*Exercise brief:* Please restate the following records word for word.
[begin Recorded information]
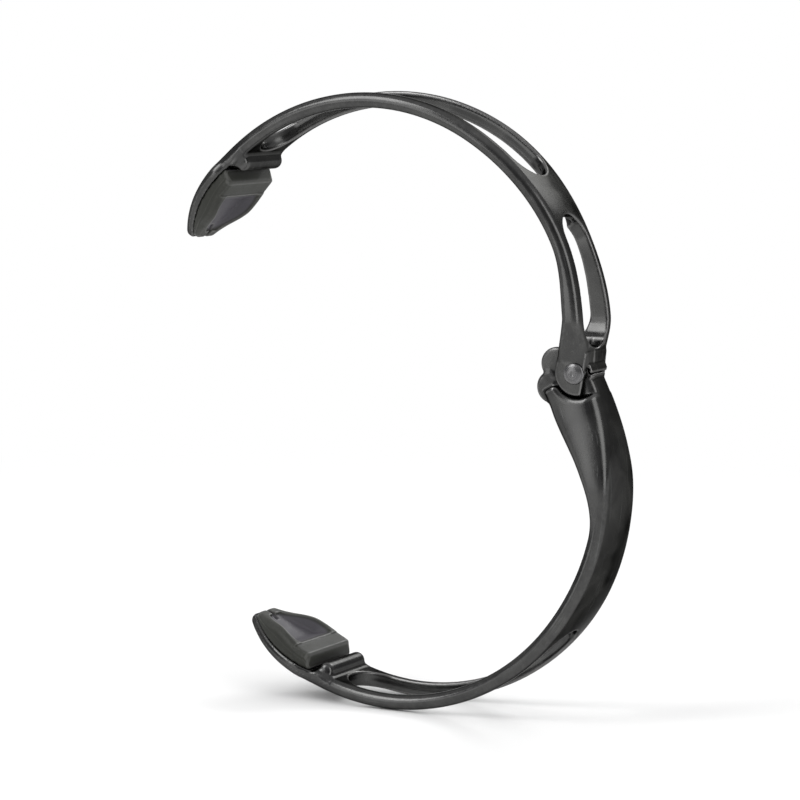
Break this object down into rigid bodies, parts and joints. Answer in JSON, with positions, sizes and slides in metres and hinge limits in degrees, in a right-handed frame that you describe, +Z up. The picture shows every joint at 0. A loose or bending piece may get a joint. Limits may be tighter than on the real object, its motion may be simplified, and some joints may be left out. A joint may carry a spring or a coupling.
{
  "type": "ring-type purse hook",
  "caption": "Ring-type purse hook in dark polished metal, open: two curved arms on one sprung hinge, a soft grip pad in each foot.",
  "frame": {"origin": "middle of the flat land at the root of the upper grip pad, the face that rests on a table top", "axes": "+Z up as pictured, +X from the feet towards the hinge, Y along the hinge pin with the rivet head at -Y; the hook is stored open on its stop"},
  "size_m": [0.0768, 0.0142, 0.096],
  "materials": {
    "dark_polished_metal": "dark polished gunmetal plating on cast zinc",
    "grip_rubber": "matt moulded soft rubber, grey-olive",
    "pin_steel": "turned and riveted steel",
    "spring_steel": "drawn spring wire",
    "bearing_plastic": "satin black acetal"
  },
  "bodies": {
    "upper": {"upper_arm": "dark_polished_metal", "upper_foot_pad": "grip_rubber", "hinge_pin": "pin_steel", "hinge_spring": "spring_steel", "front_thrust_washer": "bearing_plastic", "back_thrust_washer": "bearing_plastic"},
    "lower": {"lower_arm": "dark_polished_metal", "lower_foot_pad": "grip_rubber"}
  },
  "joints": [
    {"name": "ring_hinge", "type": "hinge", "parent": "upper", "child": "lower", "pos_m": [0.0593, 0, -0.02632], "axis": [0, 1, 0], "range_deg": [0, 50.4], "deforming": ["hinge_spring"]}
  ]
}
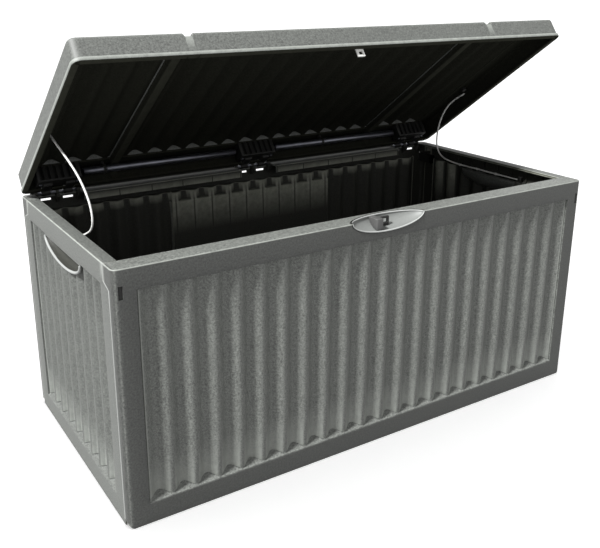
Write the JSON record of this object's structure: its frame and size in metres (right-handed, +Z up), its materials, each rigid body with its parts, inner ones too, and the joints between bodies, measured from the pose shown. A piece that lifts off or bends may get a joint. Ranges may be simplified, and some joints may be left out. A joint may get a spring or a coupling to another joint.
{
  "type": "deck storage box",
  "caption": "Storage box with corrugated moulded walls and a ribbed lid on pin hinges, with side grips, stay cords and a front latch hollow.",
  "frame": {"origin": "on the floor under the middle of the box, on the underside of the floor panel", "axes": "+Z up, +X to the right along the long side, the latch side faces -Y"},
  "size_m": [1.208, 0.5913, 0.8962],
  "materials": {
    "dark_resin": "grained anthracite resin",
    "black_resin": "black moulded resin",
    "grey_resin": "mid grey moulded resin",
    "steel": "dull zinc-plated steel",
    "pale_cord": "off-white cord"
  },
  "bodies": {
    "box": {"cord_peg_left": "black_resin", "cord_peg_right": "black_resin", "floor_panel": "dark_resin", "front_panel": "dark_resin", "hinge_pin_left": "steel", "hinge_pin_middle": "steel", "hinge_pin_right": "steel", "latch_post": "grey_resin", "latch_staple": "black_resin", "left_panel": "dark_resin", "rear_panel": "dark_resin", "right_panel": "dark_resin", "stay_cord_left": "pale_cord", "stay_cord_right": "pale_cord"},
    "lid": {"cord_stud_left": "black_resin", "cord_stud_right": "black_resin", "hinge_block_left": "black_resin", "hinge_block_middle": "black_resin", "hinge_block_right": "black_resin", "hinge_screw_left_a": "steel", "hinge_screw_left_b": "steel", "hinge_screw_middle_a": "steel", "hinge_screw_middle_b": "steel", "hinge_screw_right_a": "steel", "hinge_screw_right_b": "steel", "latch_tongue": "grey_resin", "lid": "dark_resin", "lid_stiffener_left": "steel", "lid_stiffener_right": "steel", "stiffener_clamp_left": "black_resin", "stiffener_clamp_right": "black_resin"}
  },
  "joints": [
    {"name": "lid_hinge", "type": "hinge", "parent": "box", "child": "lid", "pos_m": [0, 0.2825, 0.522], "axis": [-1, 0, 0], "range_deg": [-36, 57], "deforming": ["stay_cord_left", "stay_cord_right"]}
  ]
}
[end Recorded information]
*Final result:*
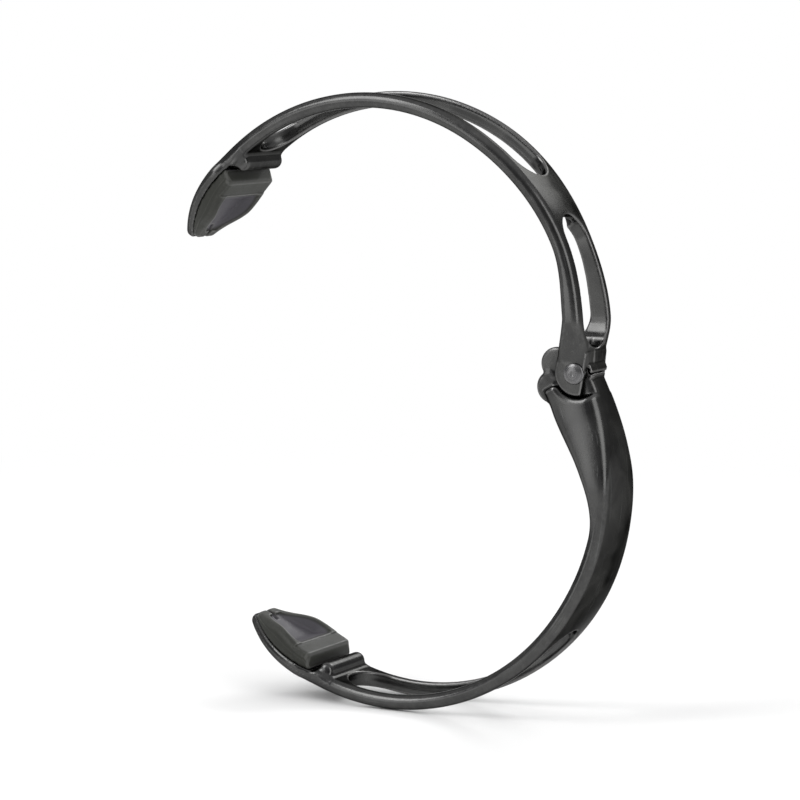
Break this object down into rigid bodies, parts and joints. Answer in JSON, with positions, sizes and slides in metres and hinge limits in degrees, in a right-handed frame that you describe, +Z up. The picture shows every joint at 0. A loose or bending piece may get a joint. Limits may be tighter than on the real object, its motion may be simplified, and some joints may be left out. A joint may carry a spring or a coupling.
{
  "type": "ring-type purse hook",
  "caption": "Ring-type purse hook in dark polished metal, open: two curved arms on one sprung hinge, a soft grip pad in each foot.",
  "frame": {"origin": "middle of the flat land at the root of the upper grip pad, the face that rests on a table top", "axes": "+Z up as pictured, +X from the feet towards the hinge, Y along the hinge pin with the rivet head at -Y; the hook is stored open on its stop"},
  "size_m": [0.0768, 0.0142, 0.096],
  "materials": {
    "dark_polished_metal": "dark polished gunmetal plating on cast zinc",
    "grip_rubber": "matt moulded soft rubber, grey-olive",
    "pin_steel": "turned and riveted steel",
    "spring_steel": "drawn spring wire",
    "bearing_plastic": "satin black acetal"
  },
  "bodies": {
    "upper": {"upper_arm": "dark_polished_metal", "upper_foot_pad": "grip_rubber", "hinge_pin": "pin_steel", "hinge_spring": "spring_steel", "front_thrust_washer": "bearing_plastic", "back_thrust_washer": "bearing_plastic"},
    "lower": {"lower_arm": "dark_polished_metal", "lower_foot_pad": "grip_rubber"}
  },
  "joints": [
    {"name": "ring_hinge", "type": "hinge", "parent": "upper", "child": "lower", "pos_m": [0.0593, 0, -0.02632], "axis": [0, 1, 0], "range_deg": [0, 50.4], "deforming": ["hinge_spring"]}
  ]
}
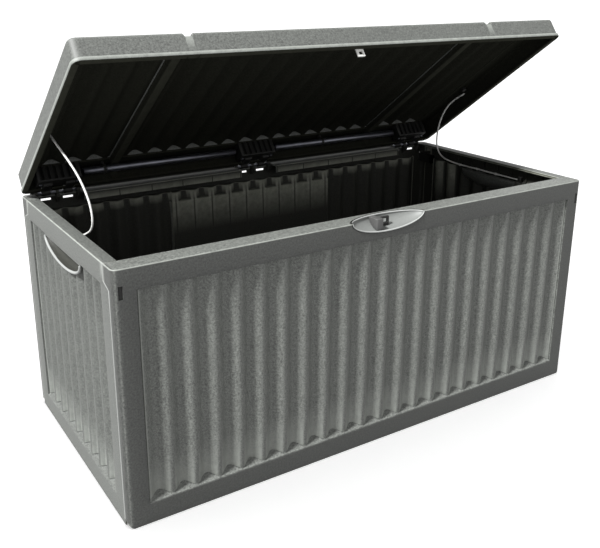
Write the JSON record of this object's structure: its frame and size in metres (right-handed, +Z up), its materials, each rigid body with its parts, inner ones too, and the joints between bodies, measured from the pose shown. A piece that lifts off or bends may get a joint. Ranges may be simplified, and some joints may be left out. A joint may get a spring or a coupling to another joint.
{
  "type": "deck storage box",
  "caption": "Storage box with corrugated moulded walls and a ribbed lid on pin hinges, with side grips, stay cords and a front latch hollow.",
  "frame": {"origin": "on the floor under the middle of the box, on the underside of the floor panel", "axes": "+Z up, +X to the right along the long side, the latch side faces -Y"},
  "size_m": [1.208, 0.5913, 0.8962],
  "materials": {
    "dark_resin": "grained anthracite resin",
    "black_resin": "black moulded resin",
    "grey_resin": "mid grey moulded resin",
    "steel": "dull zinc-plated steel",
    "pale_cord": "off-white cord"
  },
  "bodies": {
    "box": {"cord_peg_left": "black_resin", "cord_peg_right": "black_resin", "floor_panel": "dark_resin", "front_panel": "dark_resin", "hinge_pin_left": "steel", "hinge_pin_middle": "steel", "hinge_pin_right": "steel", "latch_post": "grey_resin", "latch_staple": "black_resin", "left_panel": "dark_resin", "rear_panel": "dark_resin", "right_panel": "dark_resin", "stay_cord_left": "pale_cord", "stay_cord_right": "pale_cord"},
    "lid": {"cord_stud_left": "black_resin", "cord_stud_right": "black_resin", "hinge_block_left": "black_resin", "hinge_block_middle": "black_resin", "hinge_block_right": "black_resin", "hinge_screw_left_a": "steel", "hinge_screw_left_b": "steel", "hinge_screw_middle_a": "steel", "hinge_screw_middle_b": "steel", "hinge_screw_right_a": "steel", "hinge_screw_right_b": "steel", "latch_tongue": "grey_resin", "lid": "dark_resin", "lid_stiffener_left": "steel", "lid_stiffener_right": "steel", "stiffener_clamp_left": "black_resin", "stiffener_clamp_right": "black_resin"}
  },
  "joints": [
    {"name": "lid_hinge", "type": "hinge", "parent": "box", "child": "lid", "pos_m": [0, 0.2825, 0.522], "axis": [-1, 0, 0], "range_deg": [-36, 57], "deforming": ["stay_cord_left", "stay_cord_right"]}
  ]
}